I am reading from the book you sent me, titled, “What is Zen?.”   My simple answer is that Zen is Zen Buddhism, an Asian religion now practiced all over the world.  Broadly, there are three forms of Buddhism: Theravada, which emphasizes the earliest scriptures that seems be mostly about individual liberation; Mahayana Buddhism, which emphasizes compassion and social concern as much or more than individual liberation; and Vajrayana Buddhism (the Buddhism of Tibet), which adds detailed, esoteric, ritualistic practices.   

Zazen is very much a physical practice: the body is never an insignificant detail, as if meditation were a matter of mind and spirit apart from body.  Why do we walk so slowly during kinhin?  So slow that I often feel I will lose my balance?  The point is to pay close attention to body, breath, and mind when you are walking just as when you are sitting.    

Can you tell when a person is “more spiritually developed”?   Does it show?   I guess I have just defined an enlightened person as someone with wisdom and a good heart.   Wisdom in Zen means the capacity to see that “form is emptiness, emptiness is form,” as the Heart Sutra teaches.   What would this “wisdom ad good heart” look like?   Probably like the spiritual qualities that all our great traditions have always prized: humility, kindness love, patience, forgiveness, understanding.  

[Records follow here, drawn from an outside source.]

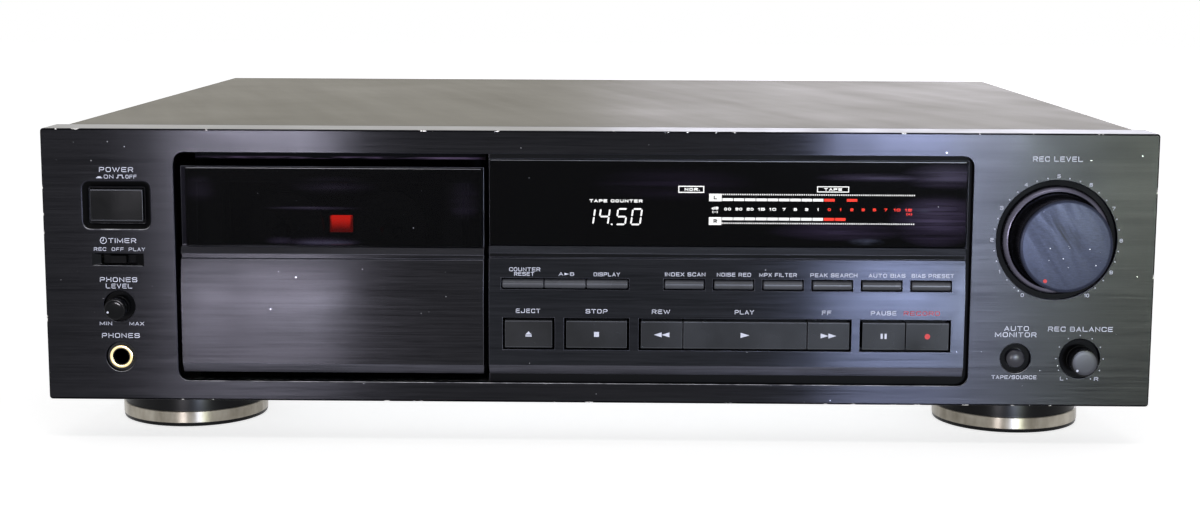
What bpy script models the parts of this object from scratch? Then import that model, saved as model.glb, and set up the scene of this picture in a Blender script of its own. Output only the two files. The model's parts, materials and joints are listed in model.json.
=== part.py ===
"""Front-loading cassette deck of full component width, as separate pieces.

Metres, +Z up. The front faces -Y and +X is to the right of someone who looks at it.
The origin is on the floor, in the middle of the deck's width and of its whole depth.
Heights named UP are above the front panel's bottom edge, depths are behind its front face.
"""

import math

import bmesh
import bpy
from mathutils import Matrix, Vector

# Overall sizes
PANEL_WIDTH = 0.440
PANEL_HEIGHT = 0.109
PANEL_DEPTH = 0.0206
BODY_DEPTH = 0.356
FOOT_LIFT = 0.018
RECORD_KNOB_PROUD = 0.018
JACK_PROUD = 0.0085

# Clearances shared by all pieces
GAP = 0.0003
OVERRUN = 0.002

# Front panel shell
PANEL_WALL = 0.003
PANEL_RETURN = 0.0025
PANEL_CORNER = 0.0012
OPENING_FROM_LEFT = 0.0524
OPENING_FROM_RIGHT = 0.0724
OPENING_FROM_BOTTOM = 0.008
OPENING_FROM_TOP = 0.0093
OPENING_CORNER = 0.004
PANEL_FRONT_BEVEL = 0.0006

# Sheet metal body
SHEET = 0.001
COVER_INSET = 0.0043
COVER_FOLD = 0.002
COVER_SKIRT_UP = 0.0045
PAN_SIDE_FLANGE = 0.014
PAN_FRONT_FLANGE = 0.0045
PAN_REAR_FLANGE = 0.010
PAN_VENT_LENGTH = 0.040
PAN_VENT_WIDTH = 0.004
PAN_VENT_PITCH = 0.010
PAN_VENT_COUNT = 6
REAR_PANEL_BACK_SET = 0.0008

# Feet
FOOT_FROM_SIDE = 0.0404
FOOT_FRONT_DEPTH = 0.059
FOOT_REAR_FROM_BACK = 0.045
FOOT_RADIUS = 0.0300
FOOT_RING_RADIUS = 0.0310
FOOT_LIP_RADIUS = 0.0298
FOOT_SOLE_RADIUS = 0.0290
FOOT_LIP_TOP = 0.0013
FOOT_RING_TOP = 0.0065
FOOT_TOP_INSET = 0.0015

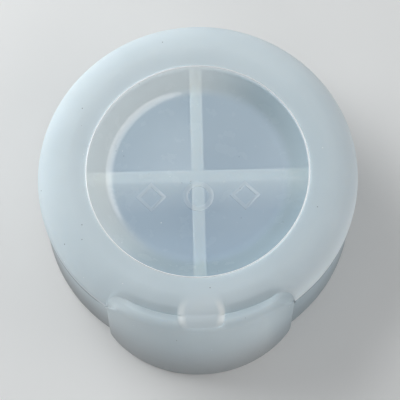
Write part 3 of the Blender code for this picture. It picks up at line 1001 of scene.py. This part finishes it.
def make_light():
    """Four soft boxes that give no reflections, and one, the sheen, that is seen only as a reflection."""
    world = bpy.data.worlds.new("studio")
    bpy.context.scene.world = world
    world.use_nodes = True
    background = world.node_tree.nodes["Background"]
    background.inputs["Color"].default_value = (0.94, 0.97, 1.0, 1.0)
    background.inputs["Strength"].default_value = 0.30
    warm = (1.0, 0.99, 0.98)
    cool = (0.97, 0.99, 1.0)
    key = area_light(
        "key", direction=(-0.87, 0.66, 0.68), distance=0.75, size=(0.65, 0.55), radiance=4.2, colour=cool
    )
    fill = area_light(
        "fill", direction=(0.92, -0.10, 0.32), distance=1.4, size=(1.0, 0.8), radiance=2.2, colour=warm
    )
    front = area_light(
        "front", direction=(0.14, -0.92, 0.36), distance=1.4, size=(1.0, 0.6), radiance=1.25, colour=warm
    )
    yellowish = (1.0, 1.0, 0.97)
    inside = area_light(
        "inside", direction=(0.0, -0.96, 0.28), distance=1.0, size=(0.6, 0.5), radiance=2.8, colour=yellowish
    )
    for light in (key, fill, front, inside):
        light.visible_glossy = False
    # The inside light falls on the divider only: it stands in for light that comes through the silicone.
    ribs = bpy.data.collections.new("ribs")
    ribs.objects.link(divider)
    inside.light_linking.receiver_collection = ribs
    inside.light_linking.blocker_collection = ribs
    # The sheen's round outline gives the bright curved band on the left of the dish.
    sheen = area_light(
        "sheen",
        direction=(0.497, 0.080, 0.872),
        distance=1.0,
        size=(1.32, 0.86),
        radiance=1.95,
        colour=(1.0, 1.0, 1.0),
        along=(0.24, 0.91, -0.30),
    )
    sheen.data.shape = "ELLIPSE"
    sheen.visible_diffuse = False


def make_camera():
    """The photo's view, from above and a little in front."""
    camera = bpy.data.cameras.new("camera")
    camera.lens = CAM_LENS
    camera.sensor_width = CAM_SENSOR
    camera.clip_start = 0.01
    camera.clip_end = 20.0
    right = Vector((math.cos(CAM_TURN), -math.sin(CAM_TURN), 0.0))
    ahead = Vector((math.sin(CAM_TURN), math.cos(CAM_TURN), 0.0))
    up = ahead * math.cos(CAM_TILT) + Vector((0.0, 0.0, math.sin(CAM_TILT)))
    toward = ahead * -math.sin(CAM_TILT) + Vector((0.0, 0.0, math.cos(CAM_TILT)))
    spot = Vector((0.0, 0.0, CAM_AIM_Z)) + toward * CAM_DISTANCE + right * CAM_RIGHT + up * CAM_UP
    item = link("camera", camera)
    turn = Matrix((right, up, toward)).transposed().to_4x4()
    item.matrix_world = Matrix.Translation(spot * MM) @ turn
    bpy.context.scene.camera = item


make_floor()
make_light()
make_camera()
bpy.context.scene.view_settings.view_transform = "Standard"
bpy.context.scene.view_settings.look = "None"
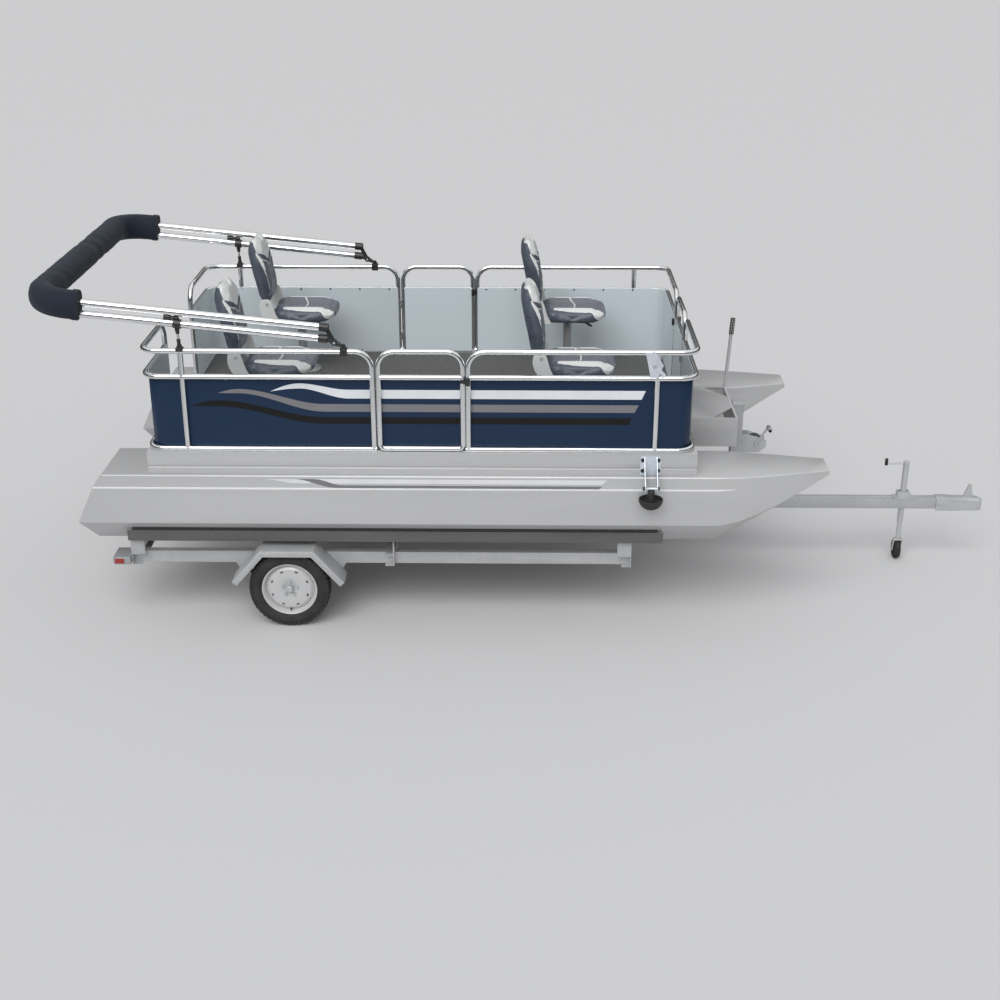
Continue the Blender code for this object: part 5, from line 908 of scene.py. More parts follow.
def white_tip(x):
    """The white flash's aft tip, cut by the grey one."""
    foot = swoop(x, -0.96, 0.17, WHITE_FOOT, FLASH_TOP - 0.003)
    return max(min(FLASH_TOP, swoop_foot(x) - 0.001), foot), foot


FLASHES = (
    # name, paint, its top and foot at a station, first and last station, and the fore end's rake
    ("tip", flash_white, white_tip, -0.96, -0.69, 0.0),
    ("grey", flash_grey, lambda x: (min(FLASH_TOP, swoop_top(x)), swoop_foot(x)), -0.79, 1.108, 0.021),
    ("white", flash_white, lambda x: (FLASH_TOP, min(FLASH_TOP, max(WHITE_FOOT, swoop_top(x) + 0.001))),
     -0.67, 1.126, 0.030),
)
deck_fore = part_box("deck_frame")[1].x
for name, side in SIDES:
    dressed("pontoon_" + name, "pontoon_" + name + "_skin", hull_skin, ROOT, edge=0.003, segments=3)
    low, high, outer, inner = faces_of("pontoon_" + name, side)
    beads = bmesh.new()
    for y in (outer - side * SEAM_SINK, inner + side * SEAM_SINK):
        ends = [(x, y, SEAM_HEIGHT) for x in (low.x + SEAM_AFT, deck_fore + SEAM_FORE)]
        piped(beads, ends, WELD_RADIUS, 8)
    made_object("hull_seam_" + name, beads, seam_bead_highlight, ROOT)
    for label, paint, heights, start, stop, rake in FLASHES:
        band = bmesh.new()
        band_mesh(band, moved(heights, BOAT_MIDDLE), start - BOAT_MIDDLE, stop - BOAT_MIDDLE, rake,
                  outer - side * FLASH_SINK, side, FLASH_LIFT)
        made_object("hull_flash_" + label + "_" + name, band, paint, ROOT)

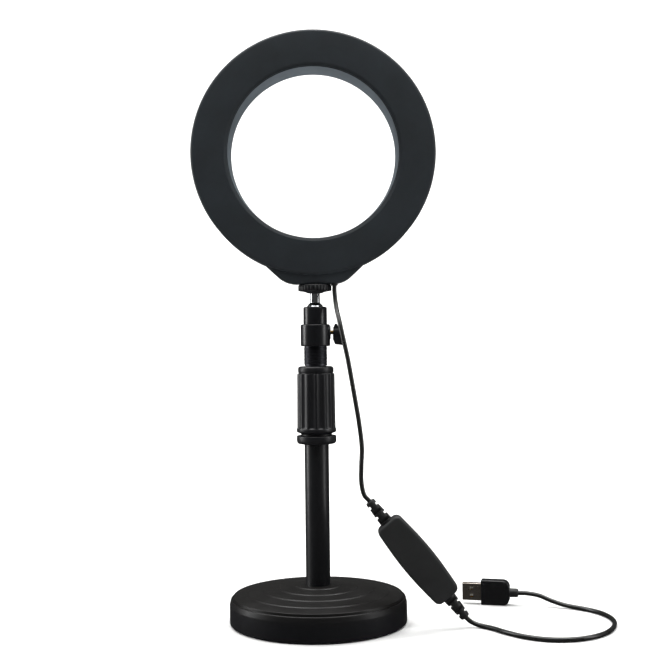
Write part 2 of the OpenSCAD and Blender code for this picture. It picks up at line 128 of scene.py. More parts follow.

The important thing about the teaching of rebirth, the part that seems true and that matters a great deal is that life continues.   That is, there is more to our lives than the little span of time between birth and death.   The teaching of rebirth tells us that our life and death are significant beyond their appearances, more significant than we know. 

To most Zen students, at first the teachings might seem odd or nonsensical though also at the same time intriguing, because you sense that there is something to them, but after you have practiced and studied a while, they do make sense, and you can discuss and think about them reasonably.   Our lives include many paradoxical and contradictory elements.   Things are usually not just one way, they are many ways at once.

How will Zen practice affect my family relationship?  My work relationships?   The effectiveness of your practice will show up at home.  I believe and have seen much corroborating evidence, that Zen practice makes you a better husband or wife, father, or mother.   It makes you more attuned emotionally, kinder, more patient, more caring and loving, more able to be present, even when the going gets tough, even when you have an impulse not to be.

Why does Zen have such a close connection to various art forms, like haiku and flower arranging, for example?   As Zen developed in China, it co-evolved with Taoism and the Chinese arts, most notably calligraphy, painting, and poetry.   Zen priests always wrote poetry and did calligraphy.   Some experts claim that in the West, art depicts the external, while in Asia, art evokes the inner sense of things, their spirit or soul.

Doshin, I am finishing this book.   There is much work to do about the tremendous suffering in this world: poverty, social injustice, war, environmental destruction.   Isn’t it selfish to spend a lot of time just sitting and staring at the wall without helping anybody else?    Thank you for sending me this book and for your compassion, kindness, and love.